Mika, something not unlike this happened to a friend of mine from elementary school, except that the driver followed him home rather than force him off the road, and rather than wait for him to get out of the car for the beatdown, shot him to death through the window.
Your blind side on the right is much larger than on the left.
I see:
(1) Tons of people driving in the left lane when they’re not passing.
(2) A handful of people complaining about it.
So, which one is “universally accepted” and “predictable”? I think if you find yourself continually complaining about people driving in the left lane, then it’s driving in the left lane that’s “universally accepted” and “predictable.” So just go with the flow.

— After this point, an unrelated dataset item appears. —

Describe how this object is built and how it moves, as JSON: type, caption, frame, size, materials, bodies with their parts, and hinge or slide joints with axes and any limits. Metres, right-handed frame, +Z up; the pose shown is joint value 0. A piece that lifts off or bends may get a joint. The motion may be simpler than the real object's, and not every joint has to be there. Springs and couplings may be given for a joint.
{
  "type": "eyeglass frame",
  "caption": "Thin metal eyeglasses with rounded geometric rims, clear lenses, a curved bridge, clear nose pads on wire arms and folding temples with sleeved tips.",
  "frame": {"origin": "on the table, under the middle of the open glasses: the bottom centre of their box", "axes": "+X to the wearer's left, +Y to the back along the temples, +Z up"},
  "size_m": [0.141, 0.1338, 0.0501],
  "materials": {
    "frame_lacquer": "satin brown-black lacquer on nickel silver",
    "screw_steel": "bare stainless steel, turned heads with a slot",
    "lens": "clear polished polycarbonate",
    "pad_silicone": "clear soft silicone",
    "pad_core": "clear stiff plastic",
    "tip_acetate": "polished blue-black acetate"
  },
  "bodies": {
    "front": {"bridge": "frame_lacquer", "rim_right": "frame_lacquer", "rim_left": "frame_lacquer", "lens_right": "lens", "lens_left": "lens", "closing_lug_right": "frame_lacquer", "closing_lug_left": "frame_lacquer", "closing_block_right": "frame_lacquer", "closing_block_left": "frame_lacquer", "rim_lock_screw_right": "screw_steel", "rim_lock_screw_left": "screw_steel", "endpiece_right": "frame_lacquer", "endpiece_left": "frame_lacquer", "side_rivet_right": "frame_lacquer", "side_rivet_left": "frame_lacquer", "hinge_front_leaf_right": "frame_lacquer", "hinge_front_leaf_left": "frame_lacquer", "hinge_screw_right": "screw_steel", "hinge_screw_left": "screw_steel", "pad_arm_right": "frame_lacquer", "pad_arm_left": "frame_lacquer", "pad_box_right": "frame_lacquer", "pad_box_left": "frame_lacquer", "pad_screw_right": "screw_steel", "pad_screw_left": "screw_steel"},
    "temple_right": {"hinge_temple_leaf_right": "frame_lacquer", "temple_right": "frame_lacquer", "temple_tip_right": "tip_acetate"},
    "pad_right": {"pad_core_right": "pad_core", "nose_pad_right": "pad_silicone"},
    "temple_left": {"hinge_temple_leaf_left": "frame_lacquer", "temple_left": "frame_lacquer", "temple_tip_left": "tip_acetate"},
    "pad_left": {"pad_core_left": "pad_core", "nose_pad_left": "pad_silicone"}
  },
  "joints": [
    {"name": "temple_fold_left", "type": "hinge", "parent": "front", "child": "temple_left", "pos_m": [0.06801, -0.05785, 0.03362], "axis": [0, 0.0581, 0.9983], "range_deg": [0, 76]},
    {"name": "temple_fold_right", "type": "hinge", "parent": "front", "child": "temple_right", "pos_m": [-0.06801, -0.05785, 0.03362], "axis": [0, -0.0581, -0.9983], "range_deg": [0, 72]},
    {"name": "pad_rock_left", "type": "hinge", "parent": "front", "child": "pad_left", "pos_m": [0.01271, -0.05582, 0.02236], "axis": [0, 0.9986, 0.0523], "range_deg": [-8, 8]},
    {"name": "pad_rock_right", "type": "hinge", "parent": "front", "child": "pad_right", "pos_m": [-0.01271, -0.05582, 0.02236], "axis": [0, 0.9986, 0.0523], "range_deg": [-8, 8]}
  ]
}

Huh. And I don’t see tons of people that just camp in the left lane while not passing. It sure as heck is not something that I would expect say driving on I70 through the middle of the country. Though it does happen.
Thing is, it would be safer if those that want to go with the average speed or flow of traffic to stay to the right, those that are going over that speed would not have to zig zag around the campers. Which is clearly a more dangerous situation than just moving to the right and letting people pass on your left. But then I guess I should stop this hi-jack.
As others have already said, I have always known it to mean “cop or other problem around the next bend or so” to the oncoming motorists, so they’d know to slow down or whatever.
And generally if you’re sending that message, the signal is to flash your headlights a few times, not just the one time “on/off” that you do if you’re approaching someone who’s forgotten to dim his lights.
I’m not entirely sure that reflects my experience. I have my mirrors set “wide,” so there isn’t really much, if any, of a blindspot as far as the adjacent lanes are concerned. (Cars merging from two lanes over can be missed, though.) That said, when merging right, I actually have an easier time, as I can quickly glance out the front and rear passenger windows in a way that’s not possible on the right. Also, some passenger side mirrors have a wide-angle perspective (“objects closer than they appear”) that give you a wider field of view than the driver side mirror.